I confess I am the ultimate biblio-nerd. My bedside is a pile of books in the process of being read (Bruce Springsteen’s outstanding autobiography), on my to-read list (William Finnegan’s Barbarian Days, Viet Thanh Nguyen’s The Sympathizer) and read long ago but left within easy reach because they give me comfort (Italo Calvino’s Invisible Cities, Bertrand Russell’s The History of Western Philosophy). The only problem is that I find my book reading time crunched these days. Sure, blame it on technology: Reading sports scores or the latest Trump shenanigans on my iPhone is an easy comfort. Plus, reading is tough with eyeballs fried from workdays spent scanning screens. I’m no Luddite—I actually think this technology has made our lives hassle-free in many ways and certainly it has made it easier to work as a freelance writer and editor, but it has definitely cut into the time we spend enjoying books.
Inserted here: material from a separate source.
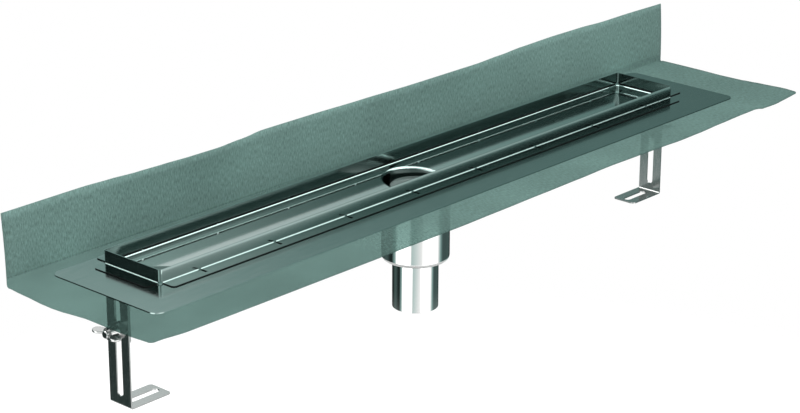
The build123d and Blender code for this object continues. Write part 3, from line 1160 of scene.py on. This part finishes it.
        hue = add_node(
            tree,
            "ShaderNodeMix",
            data_type="RGBA",
            in_0=tinted.outputs[0],
            in_6=(1.0, 1.0, 1.0, 1.0),
            in_7=linear(self.room_hue),
        )
        light = add_node(
            tree,
            "ShaderNodeBackground",
            in_Color=hue.outputs[2],
            in_Strength=level.outputs[0],
        )
        out = add_node(tree, "ShaderNodeOutputWorld")
        tree.links.new(light.outputs[0], out.inputs["Surface"])

    def floor(self) -> None:
        """Lay a round pale floor below the drain, white at its rim."""
        shape = bmesh.new()
        bmesh.ops.create_circle(shape, cap_ends=True, radius=self.floor_radius, segments=96)
        bmesh.ops.translate(shape, verts=shape.verts, vec=(0.0, 0.0, self.floor_level))
        mesh = bpy.data.meshes.new("studio_floor")
        shape.to_mesh(mesh)
        shape.free()
        floor = bpy.data.objects.new("studio_floor", mesh)
        bpy.context.scene.collection.objects.link(floor)
        material, tree, out = new_material("matt_white_card")
        place = add_node(tree, "ShaderNodeTexCoord")
        flat = add_node(
            tree,
            "ShaderNodeVectorMath",
            operation="MULTIPLY",
            in_0=place.outputs["Object"],
            in_1=(1.0, 1.0, 0.0),
        )
        away = add_node(tree, "ShaderNodeVectorMath", operation="LENGTH", in_0=flat.outputs[0])
        rim = add_node(
            tree,
            "ShaderNodeMapRange",
            interpolation_type="SMOOTHSTEP",
            in_Value=away.outputs["Value"],
            in_1=self.floor_radius * self.floor_fades_from,
            in_2=self.floor_radius * self.floor_ends_at,
            in_3=0.0,
            in_4=1.0,
        )
        path = add_node(tree, "ShaderNodeLightPath")
        white = (self.floor_white, self.floor_white, self.floor_white, 1.0)
        card = add_node(tree, "ShaderNodeBsdfDiffuse", in_Color=white)
        clear = add_node(tree, "ShaderNodeBsdfTransparent")
        lift = add_node(tree, "ShaderNodeEmission", in_Color=(1.0, 1.0, 1.0, 1.0))
        lift_level = add_node(
            tree,
            "ShaderNodeMath",
            operation="MULTIPLY",
            in_0=path.outputs["Is Camera Ray"],
            in_1=self.floor_lift,
        )
        tree.links.new(lift_level.outputs[0], lift.inputs["Strength"])
        lit = add_node(tree, "ShaderNodeAddShader", in_0=card.outputs[0], in_1=lift.outputs[0])
        both = add_node(
            tree,
            "ShaderNodeMixShader",
            in_0=rim.outputs[0],
            in_1=lit.outputs[0],
            in_2=clear.outputs[0],
        )
        tree.links.new(both.outputs[0], out.inputs["Surface"])
        mesh.materials.append(material)

    def lamp(self, name: str, at: Vector, power: float) -> None:
        """Hang a square soft lamp that points at the drain.

        Args:
            name: the lamp's name.
            at: its place in metres.
            power: its power in watts.
        """
        data = bpy.data.lights.new(name, "AREA")
        data.shape = "SQUARE"
        data.size = self.lamp_size
        data.energy = power
        lamp = bpy.data.objects.new(name, data)
        aim = Vector(self.lamp_aim) - at
        turn = aim.to_track_quat("-Z", "Y").to_matrix().to_4x4()
        lamp.matrix_world = Matrix.Translation(at) @ turn
        bpy.context.scene.collection.objects.link(lamp)

    def camera(self) -> None:
        """Set the camera at the photograph's viewing angle."""
        azimuth = math.radians(self.camera_azimuth)
        elevation = math.radians(self.camera_elevation)
        roll = math.radians(self.camera_roll)
        back = Vector(
            (
                math.sin(azimuth) * math.cos(elevation),
                -math.cos(azimuth) * math.cos(elevation),
                math.sin(elevation),
            )
        )
        side = Vector((math.cos(azimuth), math.sin(azimuth), 0.0))
        up = back.cross(side)
        right = side * math.cos(roll) + up * math.sin(roll)
        top = up * math.cos(roll) - side * math.sin(roll)
        place = Vector(self.camera_target) + back * self.camera_distance
        data = bpy.data.cameras.new("product_camera")
        width, height = self.frame_px
        data.sensor_width = 36.0
        data.lens = data.sensor_width * self.focal_px / width
        data.shift_x = (width / 2 - self.principal_px[0]) / width
        data.shift_y = (self.principal_px[1] - height / 2) / width
        camera = bpy.data.objects.new("product_camera", data)
        turn = Matrix((right, top, back)).transposed().to_4x4()
        camera.matrix_world = Matrix.Translation(place) @ turn
        bpy.context.scene.collection.objects.link(camera)
        bpy.context.scene.camera = camera

    def build(self) -> None:
        """Set up the studio."""
        self.world()
        self.floor()
        self.lamp("key_softbox", Vector((0.0, -1.2, 1.9)), 18.0)
        self.lamp("overhead_softbox", Vector((-0.6, -0.1, 2.2)), 22.0)
        self.camera()
        bpy.context.scene.view_settings.view_transform = "Standard"


def main() -> None:
    """Dress the drain piece by piece and set up the studio."""
    logging.basicConfig(level=logging.INFO, format="%(name)s: %(message)s")
    steel = MILL_SHEET.material()
    fastener = BRIGHT_FASTENER.material()
    Channel().build()
    Outlet().build()
    for end in End:
        LegSet(end, steel, fastener).build()
    SealingSheet().build()
    Studio().build()


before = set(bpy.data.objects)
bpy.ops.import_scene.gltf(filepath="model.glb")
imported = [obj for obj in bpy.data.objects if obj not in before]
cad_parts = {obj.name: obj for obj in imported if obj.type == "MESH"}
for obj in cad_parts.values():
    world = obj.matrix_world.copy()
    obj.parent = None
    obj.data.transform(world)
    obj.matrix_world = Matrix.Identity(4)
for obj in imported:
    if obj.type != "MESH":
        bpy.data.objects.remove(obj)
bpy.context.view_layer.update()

if __name__ == "__main__":
    main()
Even before smart phones, my favorite place to read has always been the backcountry. There’s a silence and change in our perception of the passing of time that makes it easier to immerse yourself in the printed page. In the 1990s, I spent years working for the U.S. Forest Service, building trails and fighting fires in Montana’s Madison Valley. It was the greatest stretch of pleasurable binge reading in my life. In my sleeping bag or in camp, I devoured Russian novels (and somehow the dirt in Lëvin’s fingernails when he tills the land felt more earned, the tragedy of Prince Myshkin more unfair). I read a manual on celestial navigation as I lay back tracing the stars. Hoping to climb the mountain, I dug into Jonathan Waterman’s In the Shadow of Denali (and it still thrills me to have him write for this magazine). I flew along as Carlos Castenada transformed into a crow, and later I hiked alone watching birds.
I love when I reach a place like our Fourth of July meadow where the phone no longer has service. My wife and kids feel the same way. We don’t miss it. We find a spot in the grass or by a tree or in the hammock and turn the pages. On this trip, I read the biologist E.O. Wilson, who is, I think, one of the most important voices of our time. His words felt more urgent out here: “We are drowning in information,” he writes, “while starving for wisdom.”